# Hen Night In Brum



## moonsi til (Feb 14, 2007)

Im organising a hen night in B'Ham....though I don't live far I only know small parts of the city.....Since last summer most that will be there have attended lots of different hen nights...and have 2/3 more. this year...Im thinking of doing a kinda 'retro' hen night.....having a theme of uniforms...nurse, maid, brownie etc. As there will be a group of us with diff. intrests...Im thinking comedy/meal/karaoke.....with a stripper in there somewhere....then off to the Med Bar for a full night of dancing......any suggestions will be really apprciated. I have looked at The Glee Club but there is nowt on for the chosen night of May 26th ....kinda want to avoid Jongleurs.....xx


----------



## f for fake (Feb 14, 2007)

I was going to sugest jonglers as its a comedy and night club all in one, but i wont 
so you know of broad street then, full of trendi clubs, pay through the wallet for a simple drink. Or have you thought of going to the mail box, full of posh resturants at the city center end of broad street. 

aint been out in brum for a full night in years, snobs is cool, indi club full of 17 year old wanananananana..anna .a.aanna.an. be cool indi kids.

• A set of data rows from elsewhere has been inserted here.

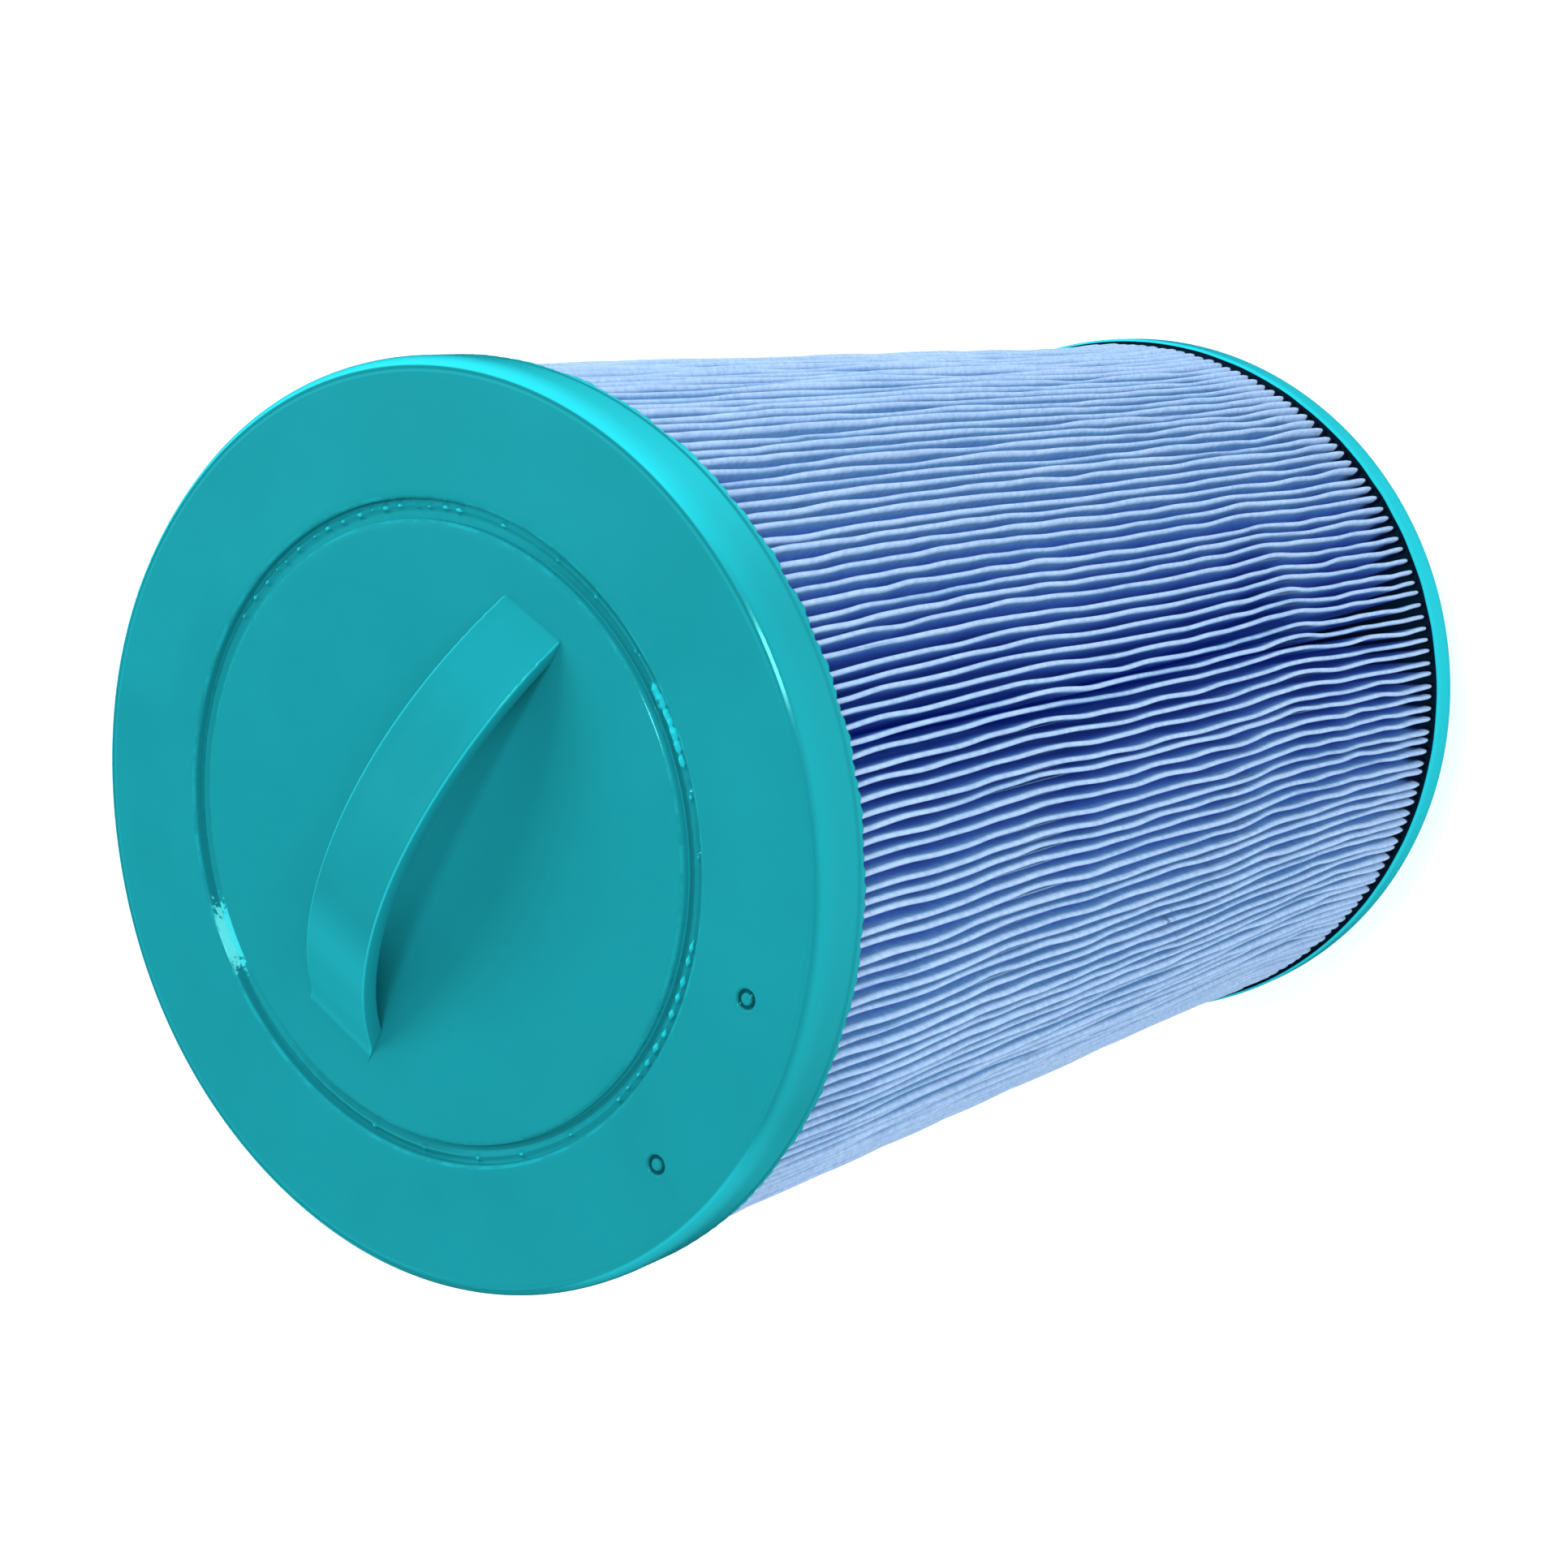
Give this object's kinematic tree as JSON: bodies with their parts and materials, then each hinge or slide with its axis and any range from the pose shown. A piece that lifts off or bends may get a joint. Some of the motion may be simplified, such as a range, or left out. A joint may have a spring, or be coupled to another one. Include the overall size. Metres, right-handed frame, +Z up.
{
  "type": "filter cartridge",
  "caption": "Pleated spa filter cartridge with cast end caps, a fixed arched strap handle on top and a coarse-threaded outlet below.",
  "frame": {"origin": "centre of the threaded outlet's lower end face, on which the part stands", "axes": "+Z up along the cartridge's axis, from the outlet to the handle; +X along the handle's strap"},
  "size_m": [0.1524, 0.1524, 0.2812],
  "materials": {
    "cast_end_cap": "satin",
    "moulded_plate": "satin",
    "filter_media": "matte",
    "seam_glue": "satin",
    "moulded_core": "matte",
    "moulded_adapter": "satin"
  },
  "bodies": {
    "root": {"top_end_cap": "cast_end_cap", "bottom_end_cap": "cast_end_cap", "handle_plate": "moulded_plate", "pleated_media": "filter_media", "side_seam_bead": "seam_glue", "core_upper": "moulded_core", "core_lower": "moulded_core", "threaded_adapter": "moulded_adapter"}
  },
  "joints": []
}
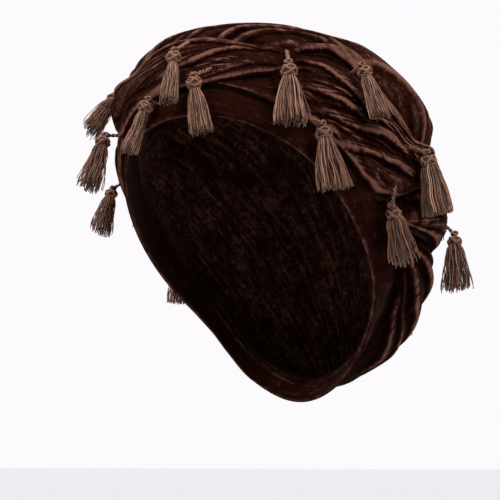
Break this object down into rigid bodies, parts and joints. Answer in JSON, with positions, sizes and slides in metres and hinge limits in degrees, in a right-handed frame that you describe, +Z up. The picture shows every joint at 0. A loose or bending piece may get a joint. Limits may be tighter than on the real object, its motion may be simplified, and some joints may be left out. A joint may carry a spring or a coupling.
{
  "type": "turban",
  "caption": "Soft velvet turban in its worn form: a smooth headband, a pleated twisted wrap, a loose gathered crown bag and hanging yarn tassels round an open head hollow.",
  "frame": {"origin": "middle of the head hollow at the head's largest girth, where the turban is held on the head", "axes": "+Z up, the face opening looks along -Y, +X is the wearer's left"},
  "size_m": [0.2508, 0.2582, 0.2349],
  "materials": {
    "velvet": "crushed velvet, dark in the folds with a soft bright edge where the nap is seen at a low angle",
    "band_velvet": "smooth velvet with a short nap",
    "yarn": "twisted silky yarn"
  },
  "bodies": {
    "root": {"headband": "band_velvet", "crown": "velvet", "wrap_swathe_front": "velvet", "wrap_swathe_left": "velvet", "wrap_swathe_right": "velvet", "wrap_swathe_back_left": "velvet", "wrap_swathe_back_right": "velvet", "wrap_swathe_back": "velvet", "tassel_01": "yarn", "tassel_02": "yarn", "tassel_03": "yarn", "tassel_04": "yarn", "tassel_05": "yarn", "tassel_06": "yarn", "tassel_07": "yarn", "tassel_08": "yarn", "tassel_09": "yarn", "tassel_10": "yarn", "tassel_11": "yarn", "tassel_12": "yarn", "tassel_13": "yarn", "tassel_14": "yarn", "tassel_15": "yarn", "tassel_16": "yarn", "tassel_17": "yarn", "tassel_18": "yarn"}
  },
  "joints": []
}
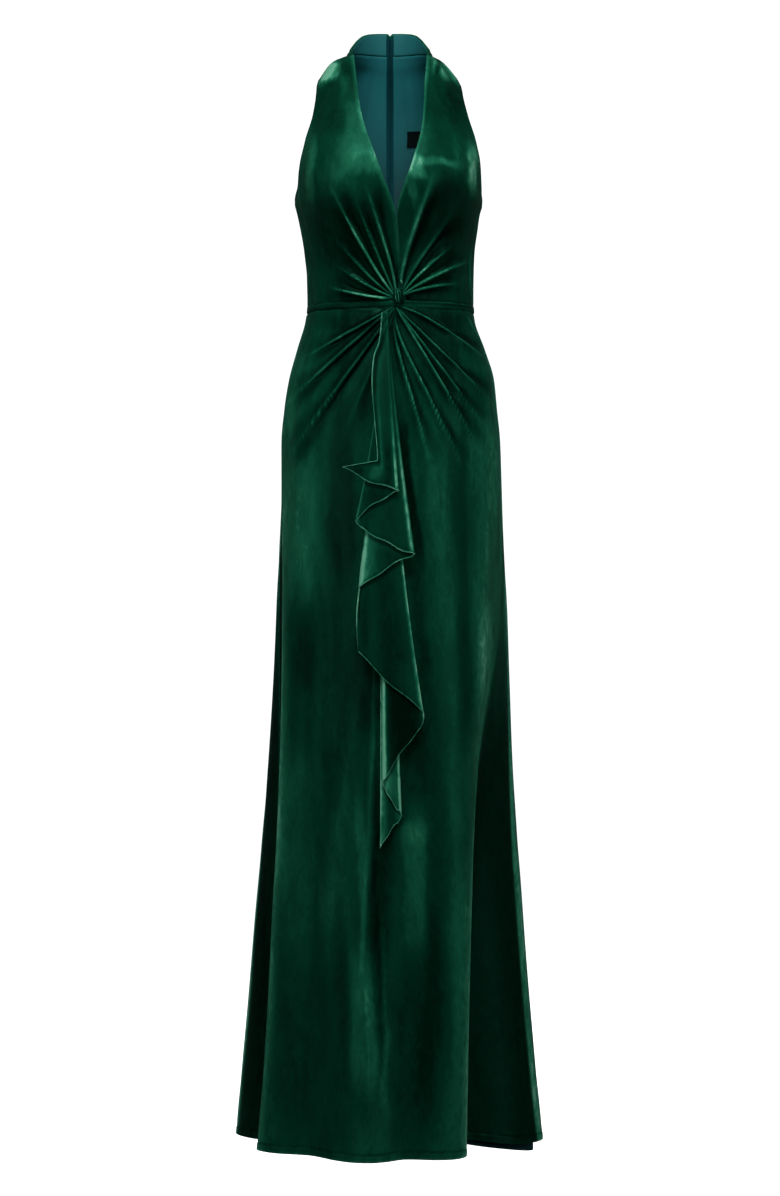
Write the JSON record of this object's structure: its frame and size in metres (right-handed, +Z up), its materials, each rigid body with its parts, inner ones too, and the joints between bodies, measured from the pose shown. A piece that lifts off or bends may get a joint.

Hen night, it cant only be broad street really aint it, hope yam av a bostin night out


----------



## moonsi til (Feb 14, 2007)

I have only been to Broad once....to go to Jongleurs.....but maybe  Broad St would fit the 'retro' (read trashy) theme.....


----------



## f for fake (Feb 14, 2007)

yer broad street has loads of hen nights going up and down it in funny costumes. men and women, i prefer to perve at the women in costume. Its a very hen friendly place, if you like chart music and CHEESE.


----------



## longdog (Feb 15, 2007)

f for fake said:
			
		

> ...CHEESE.



That's where I was first introduced to the culinary delight that is chips and cheese


----------



## moonsi til (Feb 23, 2007)

I now know that there will be at least 4 pregnant folk with us....as well as a diverse but fun bunch of peeps....I have just found The Wellington Hotel in Bristol St. that does Cabaret/Karaoke on Sat nights....that seems cool....can eat there too...x


----------